On the afternoon of Saturday, 1 December 1934, Kirov's assassin, Leonid Nikolayev, arrived at the Smolny Institute offices and made his way to the third floor unopposed, waiting in a hallway until Kirov and his bodyguard Borisov stepped into the corridor. Borisov appeared to have stayed some 20 to 40 paces behind Kirov, with some sources alleging Borisov parted company with Kirov in order to prepare his lunch. Kirov turned a corner and passed Nikolayev, who then drew his revolver and shot Kirov in the back of the neck.
Nikolayev was well known to the NKVD, which had arrested him for various petty offences in recent years. Accounts of his life agree that he was an expelled party member and a failed junior functionary, with a murderous grudge and an indifference to his own survival. Nikolayev was unemployed, with a wife and child, and in financial difficulties. According to Orlov, Nikolayev had allegedly told a friend he wanted to kill the head of the party control commission that had expelled him. Nikolayev's friend reported this to the NKVD. Ivan Zaporozhets then allegedly enlisted Nikolayev's friend to contact him, giving him money and a loaded 7.62 mm Nagant M1895 revolver.
Nikolayev's first attempt at killing Kirov failed. On 15 October 1934, Nikolayev packed his Nagant revolver in a briefcase and entered the Smolny Institute where Kirov now worked. Although Nikolayev was initially passed by the main security desk at Smolny, he was arrested after an alert guard asked to examine his briefcase, which was found to contain the revolver. A few hours later, Nikolayev's briefcase and loaded revolver were returned to him, and he was told to leave the building.
With Stalin's approval, the NKVD withdrew all but four police bodyguards assigned to Kirov. These four guards accompanied Kirov each day to his offices at the Smolny Institute and then left. On 1 December 1934, the usual guard post at the entrance to Kirov's offices was supposedly left unmanned, even though the building housed the chief offices of the Leningrad party apparatus and was the seat of the local government.
According to some reports, only a single friend, Commissar Borisov, an unarmed bodyguard of Kirov's, remained. Given the circumstances of Kirov's death, Alexander Barmine stated that "the negligence of the NKVD in protecting such a high party official was without precedent in the Soviet Union."

Aftermath

Kirov was cremated and his ashes interred in the Kremlin Wall necropolis in a state funeral, with Stalin and other prominent members of the CPSU personally carrying his coffin. After Kirov's death, Stalin called for swift punishment of the traitors and those found negligent in Kirov's death. Nikolayev was tried alone and secretly by Vasili Ulrikh, Chairman of the Military Collegium of the Supreme Court of the USSR. He was sentenced to death by shooting on 29 December 1934. The sentence was carried out that night. The Soviet government, led by Stalin, stated that their investigation proved that the assassin was acting on behalf of a secret Zinovievist group.
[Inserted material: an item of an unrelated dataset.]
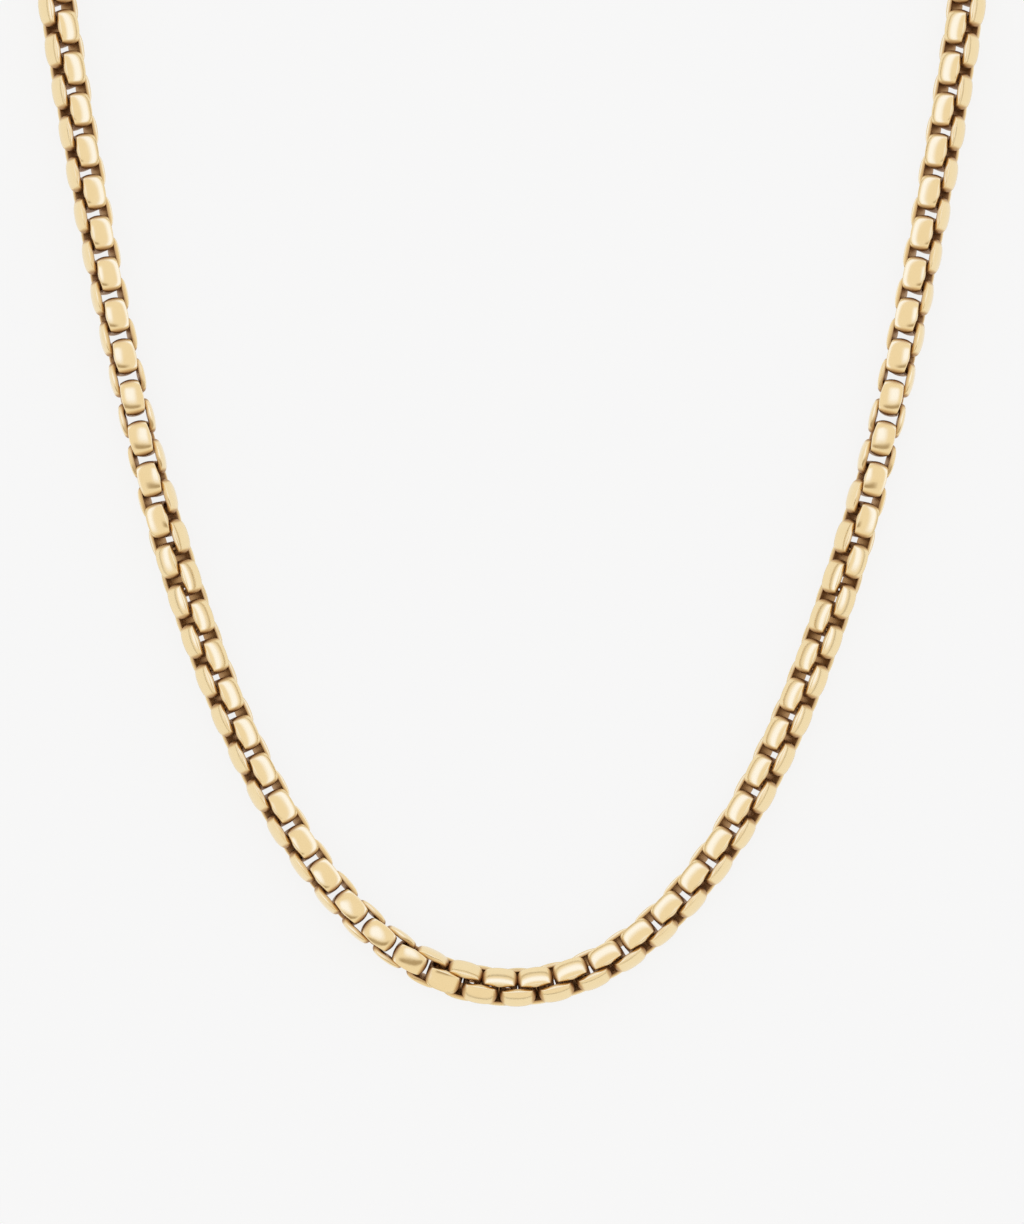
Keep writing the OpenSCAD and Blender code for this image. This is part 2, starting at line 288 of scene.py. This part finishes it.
def strip_section(half_width, thickness, crown, back):
    """Points round the strip's section as (across, depth below the crown), and its painted shade, 0 outside
    to 1 inside.
    """
    def top(y):
        return crown * np.abs(y / half_width) ** CROWN_POWER

    def bottom(y):
        return thickness - back + np.sqrt(back ** 2 - y ** 2)

    y_rim = half_width - RIM_DEPTH
    centre = 0.5 * (top(y_rim) + bottom(y_rim))
    rim_half = 0.5 * (bottom(y_rim) - top(y_rim))
    face = ACROSS // 2 - RIM_POINTS
    y = np.sin(np.linspace(-1, 1, face) * math.pi / 2) * y_rim
    turn = np.linspace(0, math.pi, RIM_POINTS + 2)[1:-1]
    sine, cosine = np.sin(turn), np.cos(turn)
    power = 2 / RIM_SQUARENESS
    right = np.stack([y_rim + RIM_DEPTH * sine ** power,
                      centre - rim_half * np.sign(cosine) * np.abs(cosine) ** power], 1)
    section = np.concatenate([
        np.stack([y, top(y)], 1), right,
        np.stack([y[::-1], bottom(y[::-1])], 1), right[::-1] * [-1, 1]])
    # painted shade on the inner part of the rounded edges
    rim_shade = RIM_SHADE * smoothstep(np.arange(RIM_POINTS) / (RIM_POINTS - 1), *RIM_SHADE_FROM)
    inside = np.concatenate([np.zeros(face), rim_shade, np.ones(face), rim_shade[::-1]])
    return section, inside


# ---- Where the links lie ----

def islands(mesh):
    """Each separate solid of a mesh, as arrays of its triangles' corners."""
    solid = bmesh.new()
    solid.from_mesh(mesh)
    bmesh.ops.remove_doubles(solid, verts=solid.verts, dist=1e-7)
    bmesh.ops.triangulate(solid, faces=solid.faces)
    solid.verts.ensure_lookup_table()
    left = set(solid.faces)
    found = []
    while left:
        stack = [left.pop()]
        members = [stack[0]]
        while stack:
            face = stack.pop()
            for edge in face.edges:
                for other in edge.link_faces:
                    if other in left:
                        left.remove(other)
                        stack.append(other)
                        members.append(other)
        found.append(np.array([[v.co for v in face.verts] for face in members], float))
    solid.free()
    return found


def solid_frame(triangles):
    """A link's place: its middle, with X along the chain and Z square to its plates."""
    a, b, c = triangles[:, 0], triangles[:, 1], triangles[:, 2]
    base = triangles.reshape(-1, 3).mean(0)
    a, b, c = a - base, b - base, c - base
    volumes = np.einsum("ij,ij->i", a, np.cross(b, c)) / 6
    middle = ((a + b + c) / 4 * volumes[:, None]).sum(0) / volumes.sum()
    a, b, c = a - middle, b - middle, c - middle
    total = a + b + c
    second = sum(np.einsum("i,ij,ik->jk", volumes, p, p) for p in (a, b, c, total)) / 20
    # From the thinnest to the widest way: across the strip, along the chain, from plate to plate.
    spread = np.linalg.eigh(second / volumes.sum())[1]
    along, plate = spread[:, 1], spread[:, 2]
    middle = middle + base
    # The chain lies flat, so its direction is level. It runs anticlockwise round the loop.
    along[2] = 0
    along /= np.linalg.norm(along)
    if np.dot(along, np.cross([0, 0, 1], [middle[0], middle[1], 0])) < 0:
        along = -along
    plate = plate - along * np.dot(plate, along)
    plate /= np.linalg.norm(plate)
    if plate[2] < 0:
        plate = -plate
    return middle, np.stack([along, np.cross(plate, along), plate], 1)


def add_mesh(name, points, faces, material):
    mesh = bpy.data.meshes.new(name)
    mesh.from_pydata([tuple(p) for p in points], [], faces)
    mesh.polygons.foreach_set("use_smooth", [True] * len(faces))
    mesh.materials.append(material)
    mesh.update()
    piece = bpy.data.objects.new(name, mesh)
    bpy.context.scene.collection.objects.link(piece)
    return piece


def chain_piece(node, link_points, link_faces, link_recess_shade):
    """All the links of one chain node, in the places where the frame has them."""
    points, faces, recess_shade = [], [], []
    for triangles in islands(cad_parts[node].data):
        middle, axes = solid_frame(triangles)
        start = len(link_points) * len(points)
        points.append(link_points @ axes.T + middle)
        faces += [tuple(start + k for k in face) for face in link_faces]
        recess_shade.append(link_recess_shade)
    piece = add_mesh(node + "_links", np.concatenate(points), faces, GOLD_CHAIN)
    # the recess mask, which the chain's material reads as painted shade
    attribute = piece.data.attributes.new("recess_shade", "FLOAT", "POINT")
    attribute.data.foreach_set("value", np.concatenate(recess_shade).astype(np.float32))
    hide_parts(node)
    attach(piece, node)


LINK = link_surface()
for node_name in sorted(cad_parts):
    if node_name.startswith("chain_"):
        chain_piece(node_name, *LINK)


# ---- Rings and clasp ----

DOME_DROP = 0.20                  # share of the clasp's half thickness that its top loses at its edges
DOME_REACH = 2.2 * MM             # from an edge to where the top is at its full height
WALL_BAND = (0.55, 0.80)          # the heights, as shares of the half thickness, that show where walls stand


def cast_piece(node, body, voxel, smoothings):
    """A node's own shape with all its edges rounded over, as on a polished casting."""
    piece = bpy.data.objects.new(node + "_cast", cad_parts[node].data.copy())
    bpy.context.scene.collection.objects.link(piece)
    remesh = piece.modifiers.new("remesh", "REMESH")
    remesh.mode = "VOXEL"
    remesh.voxel_size = voxel
    smooth = piece.modifiers.new("smooth", "SMOOTH")
    smooth.iterations = smoothings
    smoothed = piece.evaluated_get(bpy.context.evaluated_depsgraph_get())
    mesh = bpy.data.meshes.new_from_object(smoothed)
    piece.modifiers.clear()
    piece.data = mesh
    mesh.polygons.foreach_set("use_smooth", [True] * len(mesh.polygons))
    mesh.materials.clear()
    mesh.materials.append(GOLD)
    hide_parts(node)
    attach(piece, body)
    return piece


def dome_top(piece):
    """Lowers a flat top towards its edges. Its underside stays flat."""
    mesh = piece.data
    points = np.zeros(len(mesh.vertices) * 3)
    mesh.vertices.foreach_get("co", points)
    points = points.reshape(-1, 3)
    middle = 0.5 * (points[:, 2].min() + points[:, 2].max())
    half = points[:, 2].max() - middle
    height = (points[:, 2] - middle) / half
    walls = points[(height > WALL_BAND[0]) & (height < WALL_BAND[1])]
    tree = KDTree(len(walls))
    for index, point in enumerate(walls):
        tree.insert((point[0], point[1], 0), index)
    tree.balance()
    for index in np.nonzero(height > 0)[0]:
        edge = tree.find((points[index, 0], points[index, 1], 0))[2]
        lowered = DOME_DROP * (1 - min(edge / DOME_REACH, 1)) ** 2
        points[index, 2] = middle + half * height[index] * (1 - lowered)
    mesh.vertices.foreach_set("co", points.reshape(-1))
    mesh.update()


dome_top(cast_piece("clasp_body", "clasp", voxel=0.09 * MM, smoothings=10))
cast_piece("clasp_lever", "clasp_lever", voxel=0.06 * MM, smoothings=8)
cast_piece("clasp_pivot_pin", "clasp", voxel=0.04 * MM, smoothings=4)
for node_name, node_material in (("catch_ring", GOLD), ("clasp_ring", GOLD), ("clasp_spring", STEEL)):
    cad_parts[node_name].data.materials.clear()
    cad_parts[node_name].data.materials.append(node_material)


# ---- Table, light and camera ----

PHOTO_HEIGHT = 0.170          # what the picture's height covers at the chain, in metres
FRONT_BELOW_MIDDLE = 0.0521   # how far below the picture's middle the front of the chain hangs
AXIS_INSET = 2.62 * MM        # from the necklace's foremost point to its chain's axis
LENS, SENSOR = 135.0, 36.0    # in millimetres
CLIP_START, CLIP_END = 0.01, 10

front_low, front_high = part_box("chain_front")
axis_height = (front_low.z + front_high.z) / 2
target = Vector((0, cad_low.y + AXIS_INSET + FRONT_BELOW_MIDDLE, axis_height))

camera_data = bpy.data.cameras.new("camera")
camera_data.sensor_fit = "AUTO"
camera_data.sensor_width = SENSOR
camera_data.lens = LENS
camera = bpy.data.objects.new("camera", camera_data)
camera.location = target + Vector((0, 0, LENS / SENSOR * PHOTO_HEIGHT))
camera_data.clip_start, camera_data.clip_end = CLIP_START, CLIP_END
bpy.context.scene.collection.objects.link(camera)
bpy.context.scene.camera = camera


TABLE_SIZE = 8
TABLE_LEVEL = -0.05 * MM      # just below the lowest corners of the finely shaped links
TABLE_COLOUR = (0.10, 0.10, 0.10, 1)
TABLE_GLOW, TABLE_GLOW_STRENGTH = (1, 0.998, 0.99, 1), 0.84


def table():
    """A pale lit table, which keeps only the faintest shadow of the necklace."""
    bpy.ops.mesh.primitive_plane_add(size=TABLE_SIZE, location=(0, 0, TABLE_LEVEL))
    plane = bpy.context.active_object
    plane.name = "table"
    material, nodes, links = new_material("table")
    shader = nodes["Principled BSDF"]
    shader.inputs["Base Color"].default_value = TABLE_COLOUR
    shader.inputs["Roughness"].default_value = 1.0
    shader.inputs["Specular IOR Level"].default_value = 0.0
    shader.inputs["Emission Color"].default_value = TABLE_GLOW
    shader.inputs["Emission Strength"].default_value = TABLE_GLOW_STRENGTH
    plane.data.materials.append(material)


TENT = (0.92, 0.88, 0.82, 1)       # warm white cloth all round
WINDOW = (1.07, 1.22, 1.72, 1)     # cool daylight through the roof and above the table's edge
SHADE = (0.45, 0.37, 0.27, 1)      # a dim warm screen in front of the window
LOW = (0.36, 0.33, 0.30, 1)        # near the table's level

# Where each of them is, as (low, high, blur). Side and forward are X and Y over the height, so they are
# measured in a roof one unit up; height and back are Z and Y of the direction itself.
EVER = 2                           # past any direction's end
WINDOW_SIDE, WINDOW_FORWARD = (-0.24, 0.24, 0.10), (-0.06, 0.42, 0.10)
SHADE_SIDE, SHADE_FORWARD = (-0.55, 0.55, 0.15), (-0.42, -0.18, 0.05)
RING_HEIGHT, RING_BACK = (0.22, 0.54, 0.07), (-0.45, EVER, 0.15)
TENT_HEIGHT = (0.05, EVER, 0.05)
LEAST_HEIGHT = 0.02                # keeps side and forward finite at the horizon
BLEND_ROUNDING = 0.3


def studio():
    """A white tent, with a bright window in its roof and round its walls, and a shade beside the window."""
    world = bpy.data.worlds.new("studio")
    bpy.context.scene.world = world
    world.use_nodes = True
    nodes, links = world.node_tree.nodes, world.node_tree.links
    direction = nodes.new("ShaderNodeTexCoord").outputs["Generated"]
    split = nodes.new("ShaderNodeSeparateXYZ")
    links.new(direction, split.inputs["Vector"])

    def math_node(operation, *values):
        node = nodes.new("ShaderNodeMath")
        node.operation = operation
        for socket, value in zip(node.inputs, values):
            if isinstance(value, (int, float)):
                socket.default_value = value
            else:
                links.new(value, socket)
        return node.outputs[0]

    def band(value, low, high, blur):
        """1 between low and high, fading to 0 over blur."""
        rise = math_node("DIVIDE", math_node("SUBTRACT", value, low - blur), 2 * blur)
        fall = math_node("DIVIDE", math_node("SUBTRACT", high + blur, value), 2 * blur)
        both = math_node("MINIMUM", rise, fall)
        return math_node("SMOOTH_MIN", math_node("MAXIMUM", both, 0), 1, BLEND_ROUNDING)

    height = math_node("MAXIMUM", split.outputs["Z"], LEAST_HEIGHT)
    side = math_node("DIVIDE", split.outputs["X"], height)
    forward = math_node("DIVIDE", split.outputs["Y"], height)
    above = band(split.outputs["Z"], *TENT_HEIGHT)
    window = math_node("MULTIPLY", band(side, *WINDOW_SIDE), band(forward, *WINDOW_FORWARD))
    shade = math_node("MULTIPLY", band(side, *SHADE_SIDE), band(forward, *SHADE_FORWARD))
    ring = math_node("MULTIPLY", band(split.outputs["Z"], *RING_HEIGHT),
                     band(split.outputs["Y"], *RING_BACK))

    def blend(factor, first, second):
        node = nodes.new("ShaderNodeMix")
        node.data_type = "RGBA"
        links.new(factor, node.inputs["Factor"])
        for socket, value in ((node.inputs["A"], first), (node.inputs["B"], second)):
            if isinstance(value, tuple):
                socket.default_value = value
            else:
                links.new(value, socket)
        return node.outputs["Result"]

    light = blend(math_node("MAXIMUM", window, ring), TENT, WINDOW)
    light = blend(shade, light, SHADE)
    light = blend(above, LOW, light)
    links.new(light, nodes["Background"].inputs["Color"])


table()
studio()
bpy.context.scene.view_settings.view_transform = "Standard"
Commissar Borisov died the day after Kirov's assassination, allegedly falling from a moving truck while riding with a group of NKVD agents. According to Orlov, Borisov's wife was committed to an insane asylum. Nikolayev's mysterious friend and alleged provocateur, who had supplied him with the revolver and money, was later shot on Stalin's personal orders.
Several NKVD officers from the Leningrad branch were convicted of negligence for not adequately protecting Kirov and sentenced to prison terms of up to ten years. According to Barmine, none of the NKVD officers were executed in the aftermath, and none served time in prison. Instead, they were transferred to executive posts in Stalin's Gulag labour camps for a period of time—in effect, a demotion. According to Nikita Khrushchev, the same NKVD officers were shot in 1937. Lajos Magyar, a Hungarian communist and refugee from the fall of the Hungarian Soviet Republic of 1919, was falsely accused of complicity in Kirov's assassination. Magyar was convicted as a "Zinovievite-Terrorist" and sent to a Gulag, where he died in 1940.
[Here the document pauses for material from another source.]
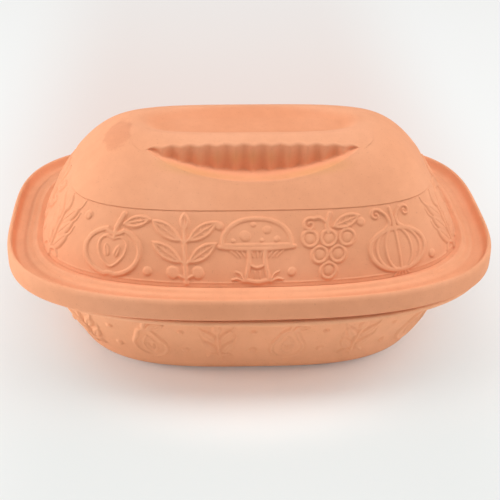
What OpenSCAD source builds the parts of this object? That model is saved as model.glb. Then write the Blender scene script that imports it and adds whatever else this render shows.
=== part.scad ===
// Covered clay roaster: an oval pot with a flanged rim, and a domed lid that rests on it.
// Millimetres. X runs along the length, Y from front to back, Z up from the table.

/* [Overall] */
// Length of the lid's rim, the widest part of the roaster
lid_length = 345; // [320:1:370]
// Width of the lid's rim from front to back
lid_width = 240; // [220:1:255]
// Height of the pot, up to the face that the lid rests on
pot_height = 72; // [64:1:84]
// Height of the lid's crest over that face
lid_rise = 86; // [78:1:96]

/* [Lid rim] */
// Height of the upright band round the lid's edge
band_height = 15; // [12:0.5:18]
// Depth of the channel behind the raised rim
channel_depth = 5; // [3:0.5:7]
// Width of the raised rim's crest
rim_crest = 4; // [3:0.5:5]
// Width of the channel's floor
channel_floor = 4; // [3:0.5:6]
// Run of the rim's sloping inner wall
rim_wall_run = 3; // [2:0.5:4]
// Width of each of the two low ridges between the channel and the dome
ridge_width = 6; // [4:0.5:7]
// Height of those ridges
ridge_height = 1.2; // [0.5:0.1:2]
// Rounding of the rim's edges
edge_round = 1.2; // [0.6:0.1:2]

/* [Dome] */
// Length of the dome's crest, where it turns into the dished top
crest_length = 151; // [130:1:170]
// Width of the dome's crest
crest_width = 45; // [38:1:48]
// Depth of the dish in the lid's top
dish_depth = 3; // [1:0.5:5]
// Width of the slope from the crest down into the dish
dish_slope = 10; // [6:0.5:14]
// Fullness of the dome's ends, a higher value is a fuller shoulder
end_fullness = 2.0; // [1.6:0.05:2.3]
// Fullness of the dome's long sides
side_fullness = 1.5; // [1.3:0.05:1.7]
// Height of the sunk frieze round the dome's foot
frieze_height = 40; // [34:1:46]
// How far the frieze's ground lies below the dome's surface
frieze_sink = 1.2; // [0.6:0.1:2]
// Thickness of the lid's clay
lid_wall = 8; // [6:0.5:10]

/* [Finger recesses] */
// Distance between the two fluted walls, the width of the grip
grip_width = 66; // [60:1:72]
// Length of each recess from tip to tip
recess_length = 150; // [130:1:160]
// Depth of each recess below the crest
recess_depth = 22; // [16:0.5:26]
// Radius of the recess floor from front to back
recess_sweep = 80; // [60:1:120]
// Distance from one flute to the next
flute_pitch = 12.3; // [9:0.1:16]
// Depth of a flute
flute_depth = 2.6; // [1.5:0.1:4]

/* [Seat] */
// Depth of the ridge under the lid that drops into the pot's mouth
locating_depth = 4; // [2:0.5:6]
// Width of that ridge
locating_width = 6; // [4:0.5:8]
// Play between the ridge and the pot's mouth, on each side
locating_play = 2; // [1.5:0.1:3]
// Degrees by which the lid sits turned on the pot, within its play
lid_turn = 0.8; // [-0.9:0.1:0.9]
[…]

A Communist Party communiqué initially reported that Nikolayev had confessed his guilt as an assassin in the pay of a "fascist power," having received money from an unidentified "foreign consul" in Leningrad. The same author claims 104 defendants who were already in prison at the time of Kirov's assassination, and who had no demonstrable connection to Nikolayev, were found guilty of complicity in the "fascist plot" against Kirov, and summarily executed.
A few days later, during a subsequent Communist Party meeting of the Moscow District, the party secretary announced in a speech that Nikolayev had been personally interrogated by Stalin the day after the assassination, something unheard-of for a party leader such as Stalin to have done. He said: "Comrade Stalin personally directed the investigation of Kirov's assassination. He questioned Nikolayev at length. The leaders of the Opposition placed the gun in Nikolayev's hand!"
Other speakers duly rose to purge the Communist Party of any opposition: "The Central Committee must be pitiless—the Party must be purged... the record of every member must be scrutinized...." No one at the meeting mentioned the initial theory that fascist agents had been responsible for the assassination. Barmine asserts Stalin even used the Kirov assassination to eliminate the remainder of the Opposition leadership, accusing Grigory Zinoviev, Lev Kamenev, Abram Prigozhin, and others who had stood with Kirov in opposing Stalin, or who had simply failed to acquiesce to Stalin's views, of being "morally responsible" for Kirov's murder, and therefore guilty of complicity. Barmine claimed that Stalin arranged the murder with the Soviet secret police, the NKVD, who armed Nikolayev and sent him to assassinate Kirov.